Of course, this has all been glossed over by right-wingers eager to smear CBS, even though none of them have evinced any proof that the documents are forgeries. By raising questions about their authenticity, they gleefully get to ignore their content.

In the meantime, Paul Lukasiak -- whose work I've discussed previously, and who deserves real credit for his serious work substantiating the extent of Bush's miscreancy in the TANG, continues to do a bang-up job. Here's his most recent work:
The Truth Trap

Paul points out that the Killian memos in fact vindicate at least one aspect of his service record. It also does a nice job of summing up the problems with the Bush camp's claims about his failure to get the physical:
The first explanation given by the Bush campaign back in 2000 was that he didn't get the physical because he was in Alabama and his family physician was in Texas. When it was pointed out that only Air Force flight surgeons could administer a flight physical, the Bush campaign came up with a new excuse -- Bush didn't take the physical because there were no planes for him to fly in Alabama.

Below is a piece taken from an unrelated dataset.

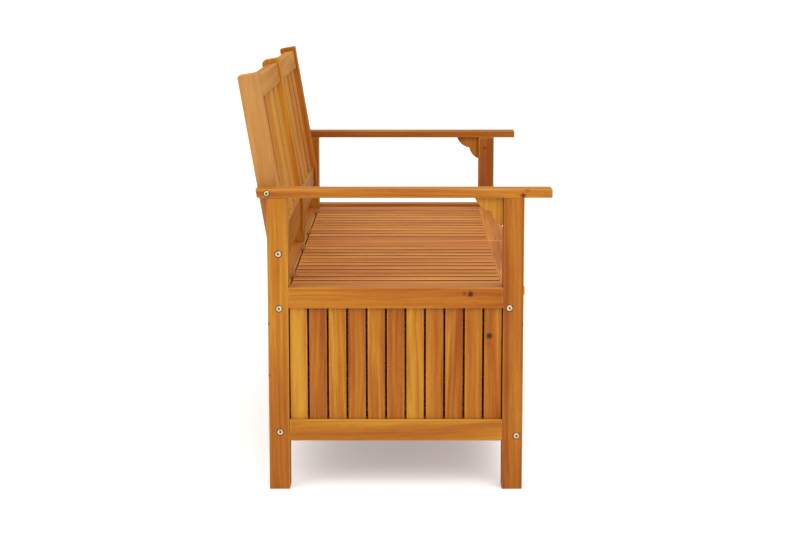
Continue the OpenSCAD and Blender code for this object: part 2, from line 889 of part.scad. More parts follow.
color(WOOD_PALE) both_ends() back_dowel_rods();  // back_dowels
color(WOOD_PALE) beam_dowel_rods();  // beam_dowels
color(WOOD_PALE) lid_dowel_rods();  // lid_dowels_left
color(WOOD_PALE) at_end("right") lid_dowel_rods();  // lid_dowels_right
color(ZINC) lid_screw_rods();  // lid_screws_left
color(ZINC) at_end("right") lid_screw_rods();  // lid_screws_right
color(ZINC) box_screw_rods();  // box_slat_screws
color(ZINC) floor_screw_rods();  // floor_screws
color(ZINC) stile_screw_rods();  // stile_screws
color(BRASS) hinge_screw_rods_fixed();  // hinge_screws_fixed
color(BRASS) hinge_screw_rods_moving();  // hinge_screws_moving_left
color(BRASS) at_end("right") hinge_screw_rods_moving();  // hinge_screws_moving_right
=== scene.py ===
"""Finished look of a two-seat slatted storage bench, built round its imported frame.

Every timber takes its shape from its frame node, with eased edges and grain that runs
along it. Metres throughout, in the frame's own axes: X along the bench, -Y to the front.
"""
from __future__ import annotations

import json
import logging
import math
import random
from dataclasses import dataclass
from enum import Enum
from typing import Any

import bmesh
import bpy
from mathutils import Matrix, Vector


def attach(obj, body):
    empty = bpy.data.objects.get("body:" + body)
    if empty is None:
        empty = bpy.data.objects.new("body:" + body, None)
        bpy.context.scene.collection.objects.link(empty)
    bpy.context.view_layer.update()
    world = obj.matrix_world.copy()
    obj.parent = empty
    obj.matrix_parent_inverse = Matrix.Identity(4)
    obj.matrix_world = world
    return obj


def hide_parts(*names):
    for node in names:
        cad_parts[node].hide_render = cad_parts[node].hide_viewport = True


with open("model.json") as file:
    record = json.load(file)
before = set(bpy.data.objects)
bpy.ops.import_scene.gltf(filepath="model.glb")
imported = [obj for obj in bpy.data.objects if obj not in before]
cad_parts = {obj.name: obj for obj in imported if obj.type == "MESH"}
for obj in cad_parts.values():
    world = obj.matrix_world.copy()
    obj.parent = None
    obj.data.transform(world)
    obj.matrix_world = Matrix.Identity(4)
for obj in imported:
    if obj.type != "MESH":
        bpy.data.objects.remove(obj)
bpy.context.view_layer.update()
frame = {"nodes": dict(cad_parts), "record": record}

LOG = logging.getLogger("storage_bench")
MM = 0.001

Colour = tuple[float, float, float]


class Side(Enum):
    """An end of the bench, or one of its two seats."""

    LEFT = "left"
    RIGHT = "right"


class Order(Enum):
    """The axis along which the boards of one node are counted."""

    X = 0
    Y = 1


# ---- what the frame says about a node ----


def body_of_node(node: str) -> str:
    """Finds the body that a frame node moves with.

    Args:
        node: name of the frame node.

    Returns:
        The body's name.
    """
    bodies = frame["record"]["behaviour"]["bodies"]
    return next(body for body, members in bodies.items() if node in members)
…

This, of course, is pure balderdash, because maintaining one's flight status was a requirement of Bush's Air Force Specialty Code (AFSC), which is Air Force jargon for "his job." Even if Bush couldn't do his job temporarily for some reason, he was still required to maintain his flight status. Bush had only two choices, either accomplish the physical, or ask for a new job that did not require flight status.

Of course, there is no record whatsoever that Bush ever did either.